Records shown
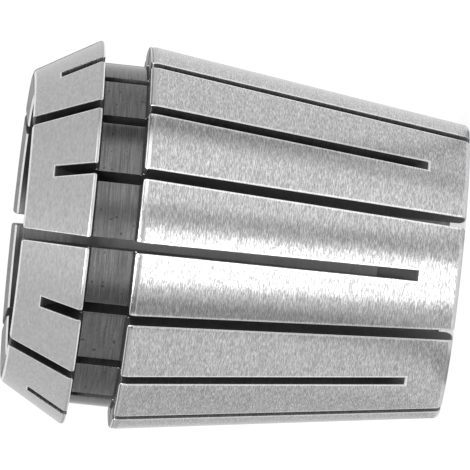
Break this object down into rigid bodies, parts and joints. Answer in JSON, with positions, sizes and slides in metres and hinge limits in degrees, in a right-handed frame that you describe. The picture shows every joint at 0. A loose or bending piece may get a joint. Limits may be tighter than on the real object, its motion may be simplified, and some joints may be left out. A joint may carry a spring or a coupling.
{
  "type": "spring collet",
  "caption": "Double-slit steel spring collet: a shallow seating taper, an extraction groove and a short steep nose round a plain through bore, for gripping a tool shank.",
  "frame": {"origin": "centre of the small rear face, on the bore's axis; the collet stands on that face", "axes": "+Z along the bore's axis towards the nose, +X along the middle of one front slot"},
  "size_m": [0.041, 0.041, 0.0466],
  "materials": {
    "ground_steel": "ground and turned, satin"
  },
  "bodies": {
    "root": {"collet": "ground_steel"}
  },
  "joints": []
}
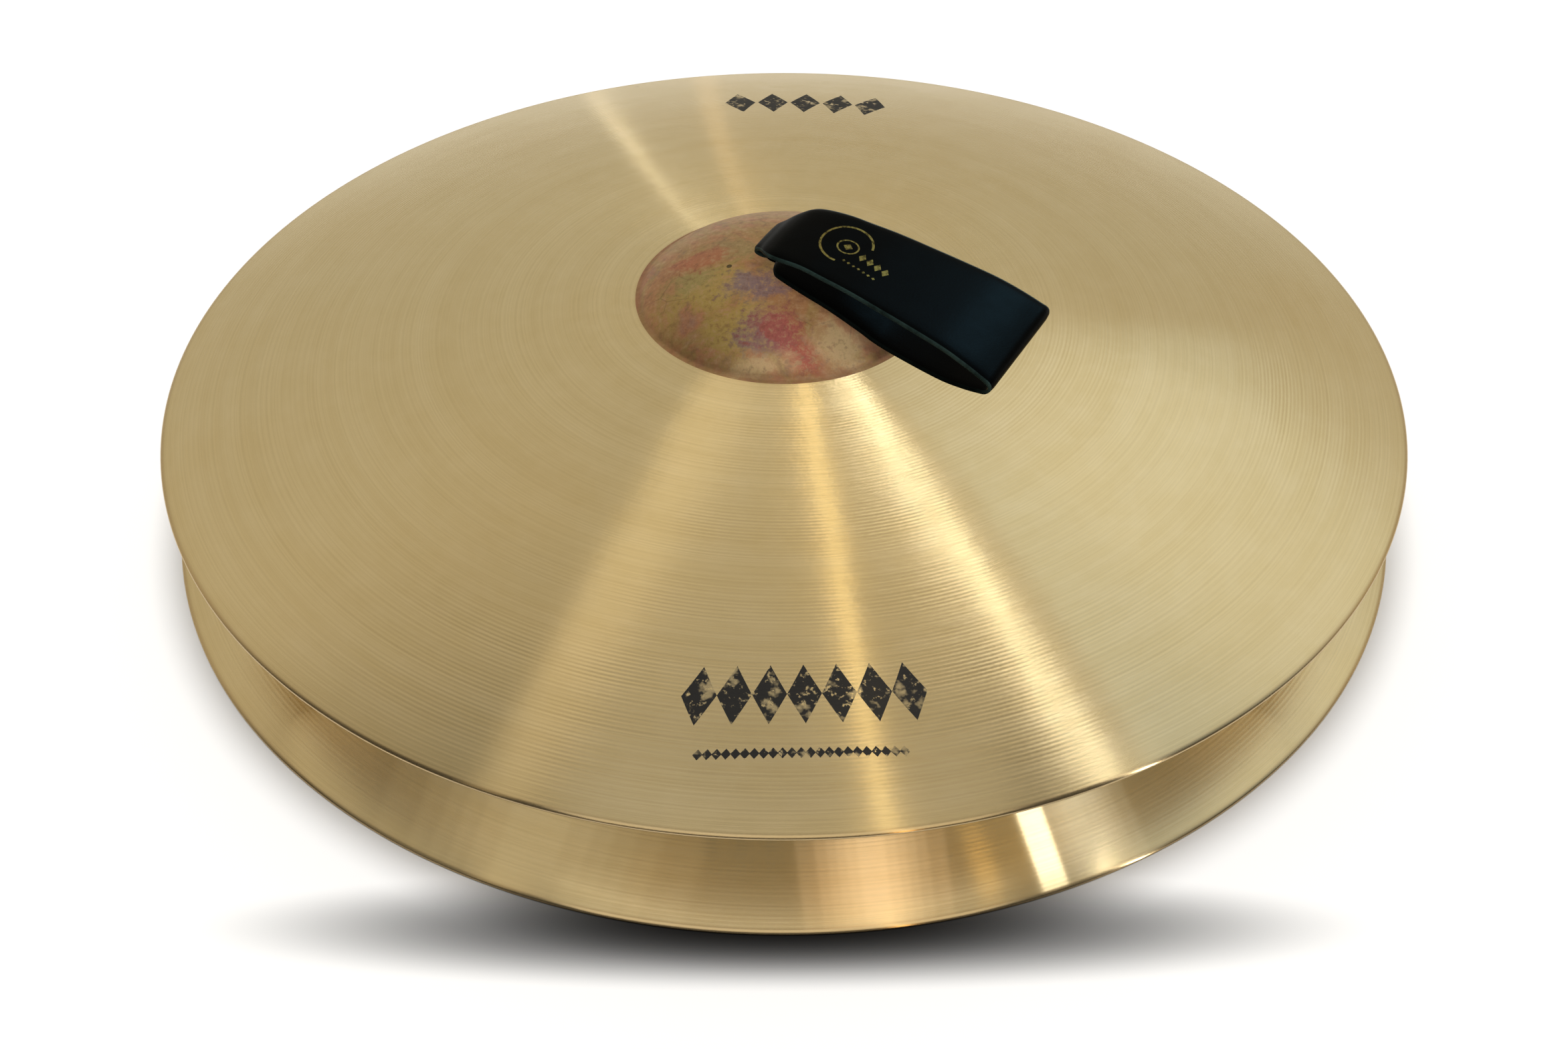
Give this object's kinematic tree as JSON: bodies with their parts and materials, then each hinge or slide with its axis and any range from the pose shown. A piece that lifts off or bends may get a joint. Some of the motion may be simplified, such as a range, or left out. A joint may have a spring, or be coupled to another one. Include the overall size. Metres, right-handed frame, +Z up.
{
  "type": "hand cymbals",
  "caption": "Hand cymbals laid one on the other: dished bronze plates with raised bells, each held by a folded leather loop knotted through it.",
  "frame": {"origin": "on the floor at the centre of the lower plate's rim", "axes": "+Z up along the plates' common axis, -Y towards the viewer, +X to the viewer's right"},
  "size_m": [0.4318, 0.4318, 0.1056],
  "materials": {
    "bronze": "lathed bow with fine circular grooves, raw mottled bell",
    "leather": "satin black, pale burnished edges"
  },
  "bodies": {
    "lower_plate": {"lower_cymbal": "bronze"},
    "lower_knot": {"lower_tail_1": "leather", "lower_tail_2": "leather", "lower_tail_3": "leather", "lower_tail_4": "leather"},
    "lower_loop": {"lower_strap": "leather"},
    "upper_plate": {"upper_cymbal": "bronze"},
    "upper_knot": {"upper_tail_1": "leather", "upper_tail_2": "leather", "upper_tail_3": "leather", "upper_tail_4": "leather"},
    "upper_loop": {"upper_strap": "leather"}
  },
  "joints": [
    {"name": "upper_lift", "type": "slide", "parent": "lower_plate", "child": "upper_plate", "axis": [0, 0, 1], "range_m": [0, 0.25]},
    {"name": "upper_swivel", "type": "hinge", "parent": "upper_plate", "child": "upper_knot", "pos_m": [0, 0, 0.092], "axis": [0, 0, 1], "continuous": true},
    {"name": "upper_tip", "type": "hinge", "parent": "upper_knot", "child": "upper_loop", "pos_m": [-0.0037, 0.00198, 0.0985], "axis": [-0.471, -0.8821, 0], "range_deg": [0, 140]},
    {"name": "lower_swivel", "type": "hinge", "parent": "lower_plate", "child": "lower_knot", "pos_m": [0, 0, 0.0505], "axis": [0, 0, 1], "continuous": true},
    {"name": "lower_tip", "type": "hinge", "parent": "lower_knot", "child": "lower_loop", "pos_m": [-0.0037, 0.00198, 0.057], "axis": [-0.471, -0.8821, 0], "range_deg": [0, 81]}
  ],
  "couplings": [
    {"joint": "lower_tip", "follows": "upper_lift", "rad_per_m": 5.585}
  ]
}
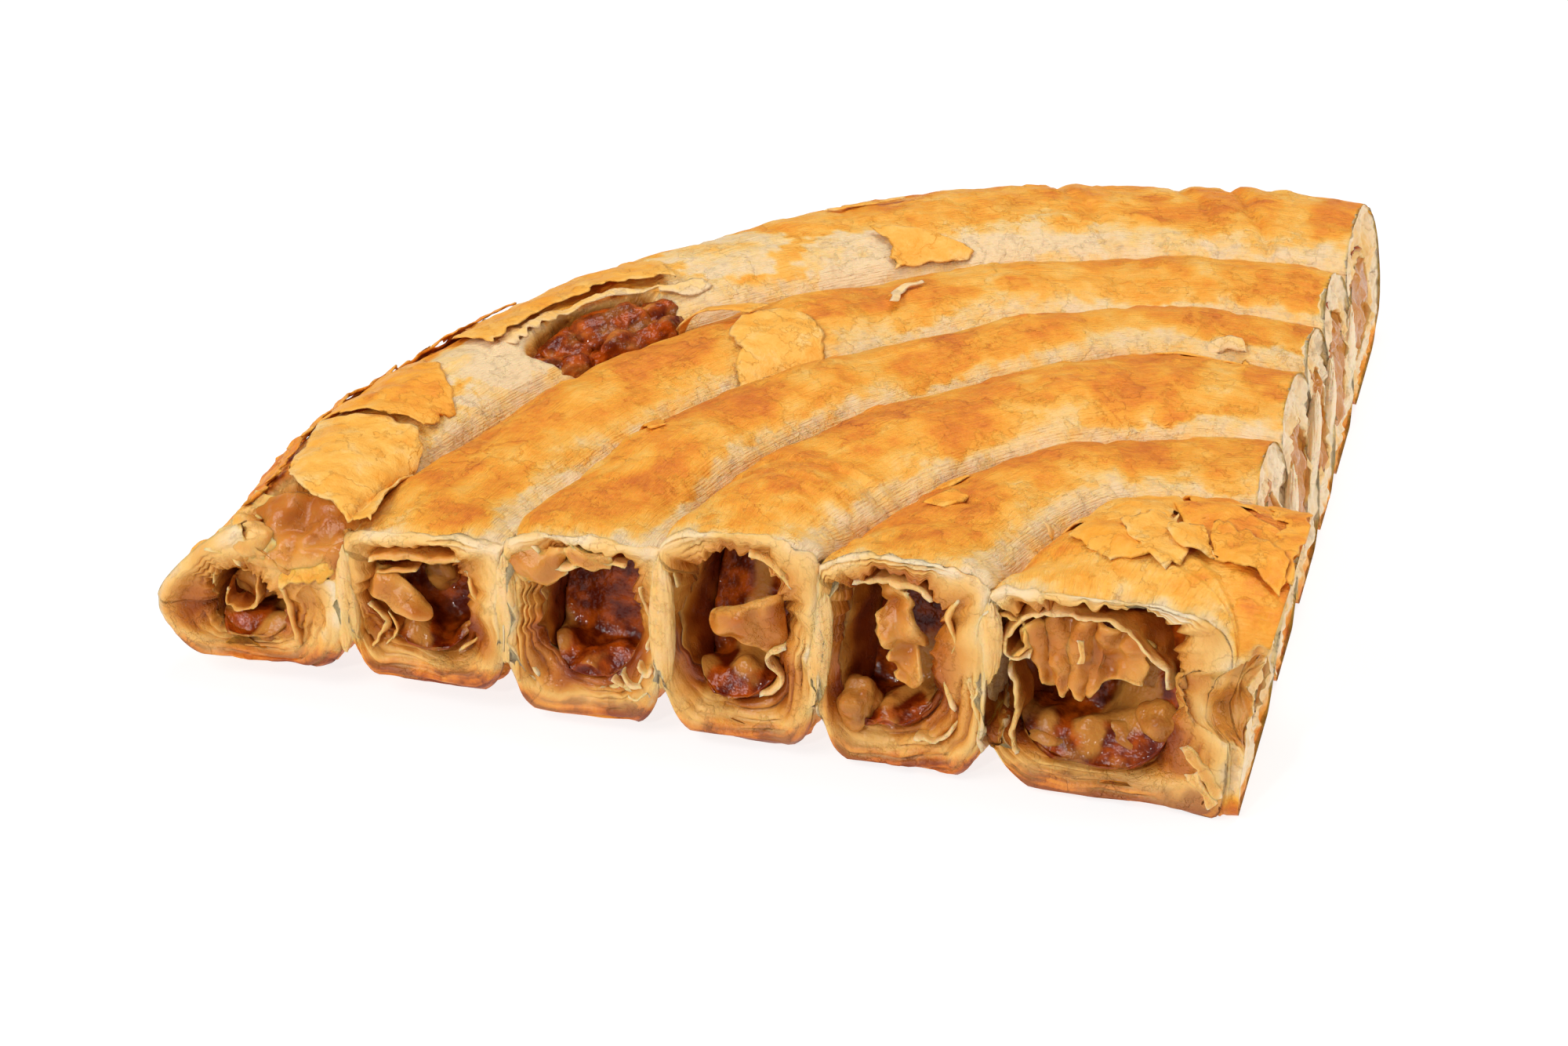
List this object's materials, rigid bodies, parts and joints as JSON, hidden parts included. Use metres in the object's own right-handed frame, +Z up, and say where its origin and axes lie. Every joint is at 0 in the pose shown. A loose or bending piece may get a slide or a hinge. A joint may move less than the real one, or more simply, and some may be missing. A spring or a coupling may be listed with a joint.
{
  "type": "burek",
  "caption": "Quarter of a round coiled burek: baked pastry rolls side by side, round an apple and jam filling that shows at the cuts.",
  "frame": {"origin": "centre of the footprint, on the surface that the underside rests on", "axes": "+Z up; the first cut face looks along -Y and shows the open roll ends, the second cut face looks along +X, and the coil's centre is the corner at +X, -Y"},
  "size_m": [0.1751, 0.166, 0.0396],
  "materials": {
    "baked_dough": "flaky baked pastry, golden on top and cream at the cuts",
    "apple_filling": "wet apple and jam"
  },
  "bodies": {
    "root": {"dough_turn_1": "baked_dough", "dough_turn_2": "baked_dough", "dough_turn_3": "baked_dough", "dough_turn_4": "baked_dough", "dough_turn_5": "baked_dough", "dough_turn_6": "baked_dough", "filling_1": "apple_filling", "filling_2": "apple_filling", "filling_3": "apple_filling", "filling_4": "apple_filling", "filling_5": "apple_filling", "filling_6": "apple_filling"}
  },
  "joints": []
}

Your instructions
Write out every entry again exactly, please, with nothing missing.

Output of the task
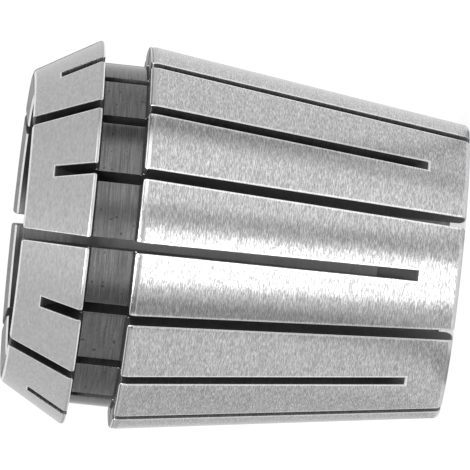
Break this object down into rigid bodies, parts and joints. Answer in JSON, with positions, sizes and slides in metres and hinge limits in degrees, in a right-handed frame that you describe. The picture shows every joint at 0. A loose or bending piece may get a joint. Limits may be tighter than on the real object, its motion may be simplified, and some joints may be left out. A joint may carry a spring or a coupling.
{
  "type": "spring collet",
  "caption": "Double-slit steel spring collet: a shallow seating taper, an extraction groove and a short steep nose round a plain through bore, for gripping a tool shank.",
  "frame": {"origin": "centre of the small rear face, on the bore's axis; the collet stands on that face", "axes": "+Z along the bore's axis towards the nose, +X along the middle of one front slot"},
  "size_m": [0.041, 0.041, 0.0466],
  "materials": {
    "ground_steel": "ground and turned, satin"
  },
  "bodies": {
    "root": {"collet": "ground_steel"}
  },
  "joints": []
}
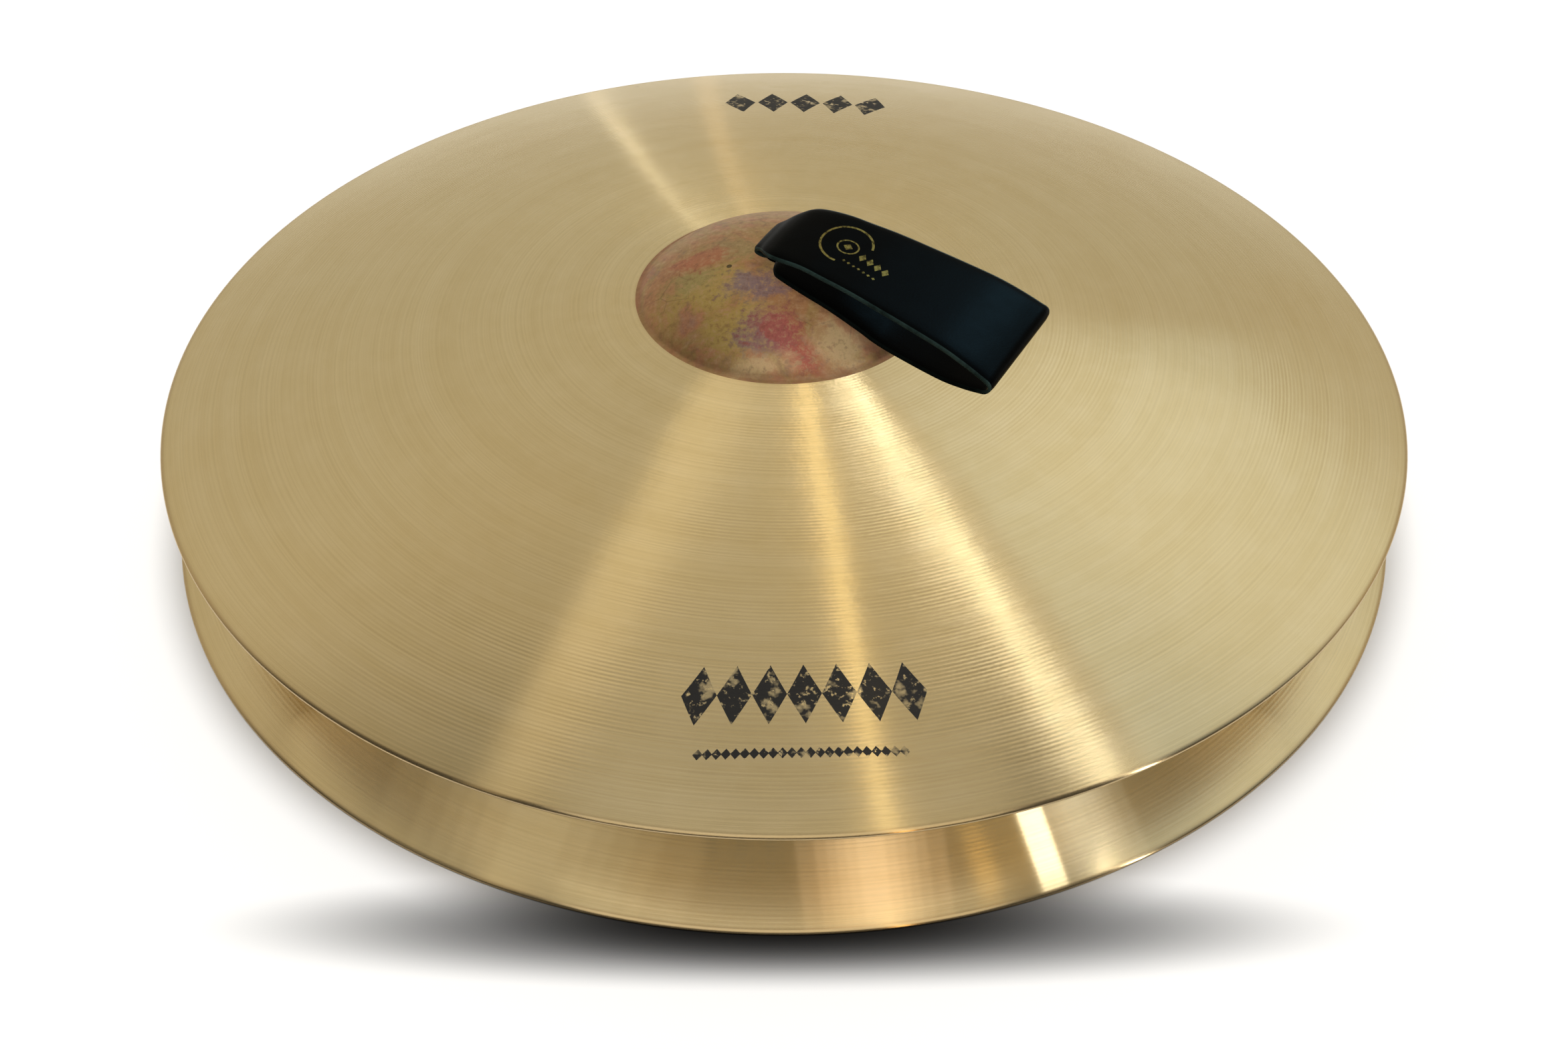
Give this object's kinematic tree as JSON: bodies with their parts and materials, then each hinge or slide with its axis and any range from the pose shown. A piece that lifts off or bends may get a joint. Some of the motion may be simplified, such as a range, or left out. A joint may have a spring, or be coupled to another one. Include the overall size. Metres, right-handed frame, +Z up.
{
  "type": "hand cymbals",
  "caption": "Hand cymbals laid one on the other: dished bronze plates with raised bells, each held by a folded leather loop knotted through it.",
  "frame": {"origin": "on the floor at the centre of the lower plate's rim", "axes": "+Z up along the plates' common axis, -Y towards the viewer, +X to the viewer's right"},
  "size_m": [0.4318, 0.4318, 0.1056],
  "materials": {
    "bronze": "lathed bow with fine circular grooves, raw mottled bell",
    "leather": "satin black, pale burnished edges"
  },
  "bodies": {
    "lower_plate": {"lower_cymbal": "bronze"},
    "lower_knot": {"lower_tail_1": "leather", "lower_tail_2": "leather", "lower_tail_3": "leather", "lower_tail_4": "leather"},
    "lower_loop": {"lower_strap": "leather"},
    "upper_plate": {"upper_cymbal": "bronze"},
    "upper_knot": {"upper_tail_1": "leather", "upper_tail_2": "leather", "upper_tail_3": "leather", "upper_tail_4": "leather"},
    "upper_loop": {"upper_strap": "leather"}
  },
  "joints": [
    {"name": "upper_lift", "type": "slide", "parent": "lower_plate", "child": "upper_plate", "axis": [0, 0, 1], "range_m": [0, 0.25]},
    {"name": "upper_swivel", "type": "hinge", "parent": "upper_plate", "child": "upper_knot", "pos_m": [0, 0, 0.092], "axis": [0, 0, 1], "continuous": true},
    {"name": "upper_tip", "type": "hinge", "parent": "upper_knot", "child": "upper_loop", "pos_m": [-0.0037, 0.00198, 0.0985], "axis": [-0.471, -0.8821, 0], "range_deg": [0, 140]},
    {"name": "lower_swivel", "type": "hinge", "parent": "lower_plate", "child": "lower_knot", "pos_m": [0, 0, 0.0505], "axis": [0, 0, 1], "continuous": true},
    {"name": "lower_tip", "type": "hinge", "parent": "lower_knot", "child": "lower_loop", "pos_m": [-0.0037, 0.00198, 0.057], "axis": [-0.471, -0.8821, 0], "range_deg": [0, 81]}
  ],
  "couplings": [
    {"joint": "lower_tip", "follows": "upper_lift", "rad_per_m": 5.585}
  ]
}
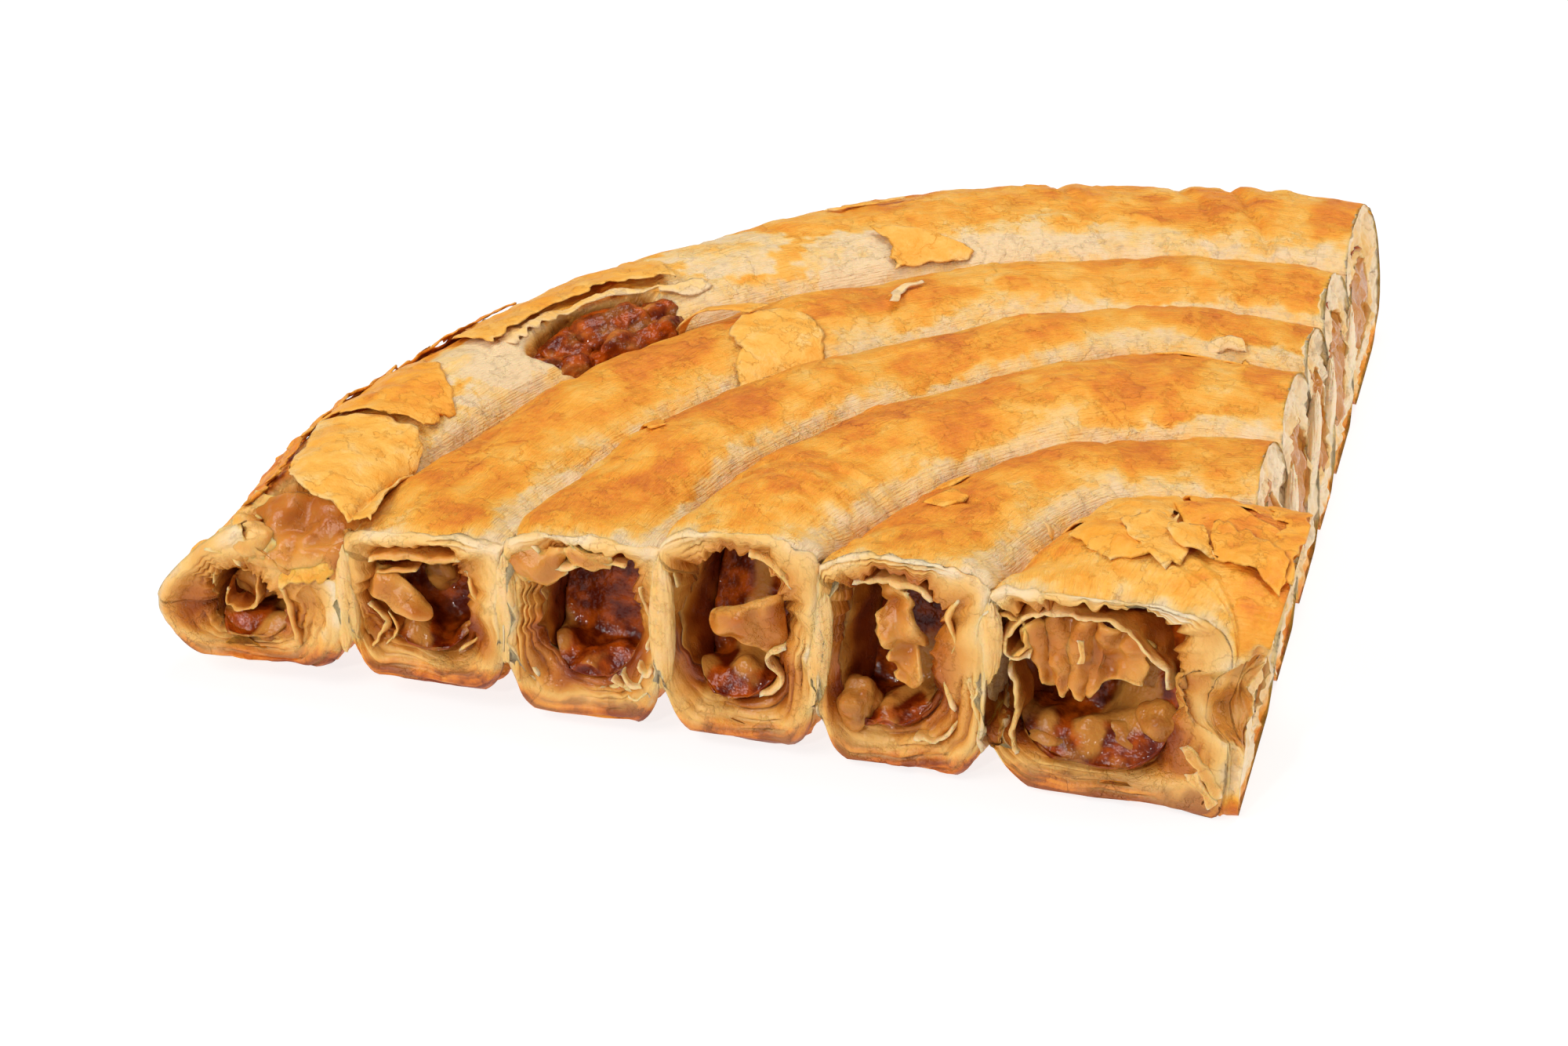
List this object's materials, rigid bodies, parts and joints as JSON, hidden parts included. Use metres in the object's own right-handed frame, +Z up, and say where its origin and axes lie. Every joint is at 0 in the pose shown. A loose or bending piece may get a slide or a hinge. A joint may move less than the real one, or more simply, and some may be missing. A spring or a coupling may be listed with a joint.
{
  "type": "burek",
  "caption": "Quarter of a round coiled burek: baked pastry rolls side by side, round an apple and jam filling that shows at the cuts.",
  "frame": {"origin": "centre of the footprint, on the surface that the underside rests on", "axes": "+Z up; the first cut face looks along -Y and shows the open roll ends, the second cut face looks along +X, and the coil's centre is the corner at +X, -Y"},
  "size_m": [0.1751, 0.166, 0.0396],
  "materials": {
    "baked_dough": "flaky baked pastry, golden on top and cream at the cuts",
    "apple_filling": "wet apple and jam"
  },
  "bodies": {
    "root": {"dough_turn_1": "baked_dough", "dough_turn_2": "baked_dough", "dough_turn_3": "baked_dough", "dough_turn_4": "baked_dough", "dough_turn_5": "baked_dough", "dough_turn_6": "baked_dough", "filling_1": "apple_filling", "filling_2": "apple_filling", "filling_3": "apple_filling", "filling_4": "apple_filling", "filling_5": "apple_filling", "filling_6": "apple_filling"}
  },
  "joints": []
}